Bei Elmeg, immerhin langjähriger Lieferant der Deutschen Telekom, übernahm Funkwerk am 1. Januar 2004 vom Insolvenzverwalter die werthaltigen Unternehmensteile Entwicklung, Vertrieb und Support. Die Fertigung in Peine wurde geschlossen, die dort beschäftigten Mitarbeiter entlassen. Der Fertigungsvorgang wird nun ausgelagert - nicht nach Fernost, sondern zu einem sächsischen Dienstleister. Die Arbeitsplätze bleiben also wenigstens im Land. "Hätten wir die Fertigung mit übernommen, dann wäre wegen der hohen Kosten absehbar auch Funkwerk in Gefahr geraten", beteuert Vorstand Domröse. Etwa 70 von über 300 Mitarbeitern sind geblieben. Besonders wertvoll für die Funkwerk-Gruppe: die guten Kontakte Elmegs zum Telekom-Handel und zu DeTeWe. "Das ist ein neuer Vertriebsweg für die Produkte der anderen Firmen aus der Enterprise-Networking-Gruppe", freut sich Domröse.

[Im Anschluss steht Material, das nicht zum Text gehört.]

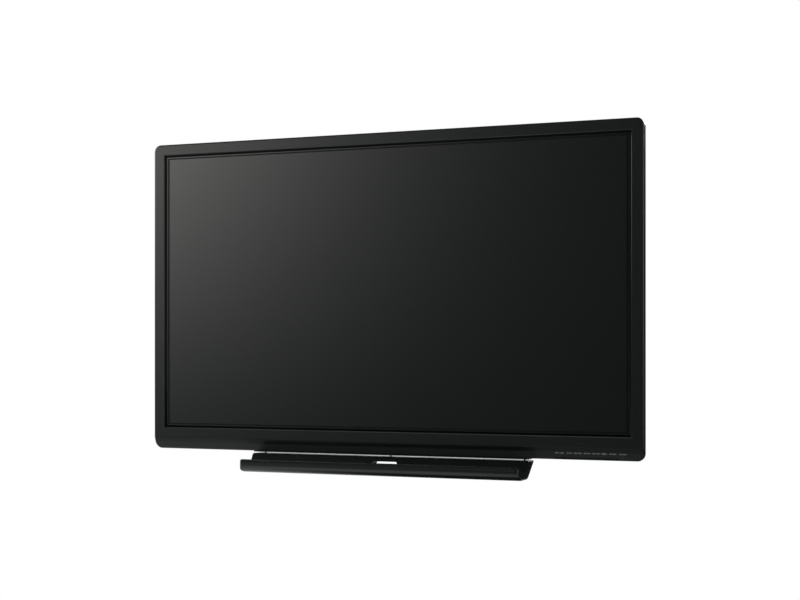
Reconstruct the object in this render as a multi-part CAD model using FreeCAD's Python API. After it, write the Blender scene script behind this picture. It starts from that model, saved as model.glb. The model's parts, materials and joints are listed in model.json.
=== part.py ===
import FreeCAD, Part
import math
import os

# Wall-mounted interactive display, 60 inch class, with a pen tray under its lower edge. Millimetres. The
# screen faces -Y, +X is to the right seen from the front and +Z is up. The origin is the centre of the
# 400 x 400 mm bolt pattern on the back, in the plane of the four bosses.

V = FreeCAD.Vector

# Picture and glass border
PICTURE_W = 1322.0
PICTURE_H = 743.6
MASK_SIDE = 8.2           # printed black border between the picture and the filter strip
MASK_TOP = 6.4            # the same above and below the picture
FILTER_W = 5.5            # slanted infrared filter strip, as seen from the front
GLASS_RECESS = 7.6        # front plane to glass
GLASS_T = 3.0
GLASS_UNDERLAP = 9.0      # glass hidden under the filter strip and the bezel

# Front bezel
BEZEL_SIDE = 32.8
BEZEL_TOP = 30.8
BEZEL_FLAT = 29.2         # upright part of the bottom member
SKIRT_H = 31.2            # part of the bottom member that leans back
SKIRT_TILT = 18.0         # degrees from upright
BEZEL_DEPTH = 18.0
BEZEL_FACE = 2.5
BEZEL_WALL = 2.5
CORNER_R = 20.0
EDGE_R = 5.0
CREASE_R = 9.0
OPENING_BEVEL = 2.0
TOWER_W = 8.0             # screw towers along the bezel's outer wall
TOWER_REACH = 13.0
TOWER_BITE = 0.5          # towers start this far inside the outer wall
SCREW_INSET = 9.5         # screw line to the bezel's outer edge

# Whole depth and mounting
DEPTH = 105.0             # front plane to the plane of the mounting bosses
MOUNT_PITCH = 400.0
MOUNT_HOLE_R = 2.5        # tapped M6
MOUNT_BOSS_R = 9.0

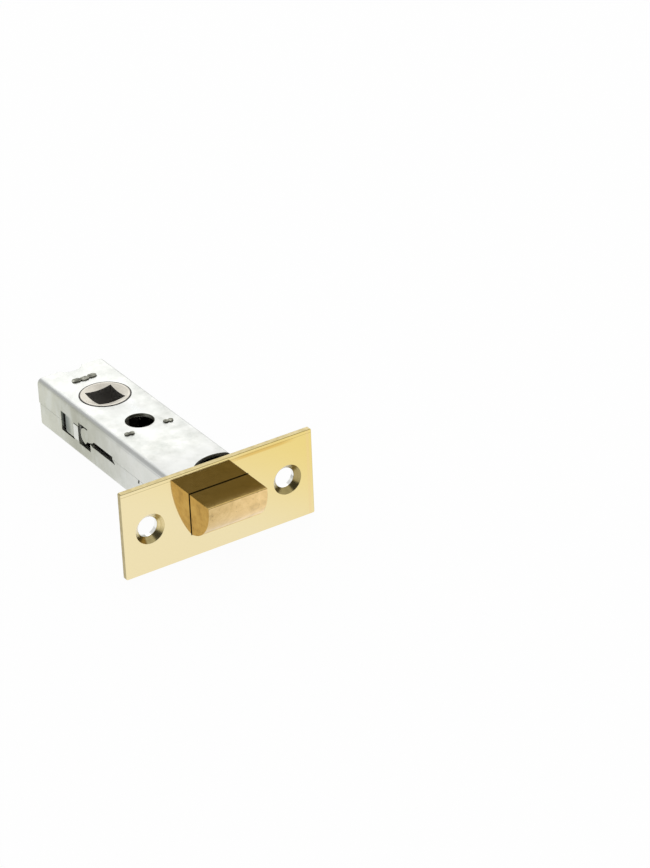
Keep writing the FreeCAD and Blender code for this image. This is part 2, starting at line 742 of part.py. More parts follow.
def staked_tab(body, name, plate_front, plate_thick, centre, length, lobes):
    """A tab through both shells, each end spread over the wall in staggered round lobes."""
    back = plate_front + plate_thick
    tab = rectangle(
        body, name, "YZ_Plane", -back, (centre - length / 2, -half_height), (centre + length / 2, half_height))
    pad(body, tab, plate_thick)
    spread_length = length + stake_spread * 2
    lobe_length = (spread_length + stake_overlap * (lobes - 1)) / lobes
    radius = smaller(plate_thick / 2 + stake_spread, lobe_length * 0.47)
    step = lobe_length - stake_overlap
    for level, side in ((half_height, "upper"), (-half_height - stake_rise, "lower")):
        for index in range(lobes):
            middle = plate_front + plate_thick / 2 + stake_stagger * (1 - 2 * (index % 2))
            low = centre - spread_length / 2 + step * index
            first = low + radius
            last = low + lobe_length - radius
            points = [
                (-middle + radius, first), (-middle + radius, last), (-middle - radius, last),
                (-middle - radius, first)]
            arcs = {1: (radius * 1.0001, 1), 3: (radius * 1.0001, 1)}
            label = "%s_%s_%d" % (name, side, index + 1)
            pad(body, outline(body, label, "XY_Plane", level, points, arcs), stake_rise)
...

Auch bei den Produkten tut sich schon wieder etwas, denn Elmeg hat während der Insolvenz weiterentwickelt. Um größere Unternehmen erreichen zu können, haben die Elmeg-Telefonanlagen der Serie ICT jetzt ein S2M-Schnittstellenmodul und lassen sich damit bis auf 118 Kanäle ausbauen. Ein Modul Kontakte ermöglicht innovative Anwendungen, etwa die Weiterleitung von sensorgesteuerten Alarmen. Die Anschlussmöglichkeiten für Headsets an Elmegs Systemtelefonen wurden verbessert. Das multizelluläre DECT-System DECT 400 gibt es nun in einer kleineren Variante für maximal zwei DECT-Zellen. Zudem stellte Elmeg zwei neue Handsets für dieses System vor.
Bereichsvorstand Domröse will zwar jetzt Unternehmen mit kompletten IP-Lösungen versorgen, bleibt aber trotzdem seiner Strategie treu, auch auf Nischenmärkte zu setzen. "Wir wollen nicht das machen, was alle können, sondern suchen uns Spezialitäten, mit denen man Geld verdienen kann", sagt er. So brachte der WLAN-Spezialist Artem zur Cebit eine industrietaugliche WLAN-Produktfamilie auf den Markt.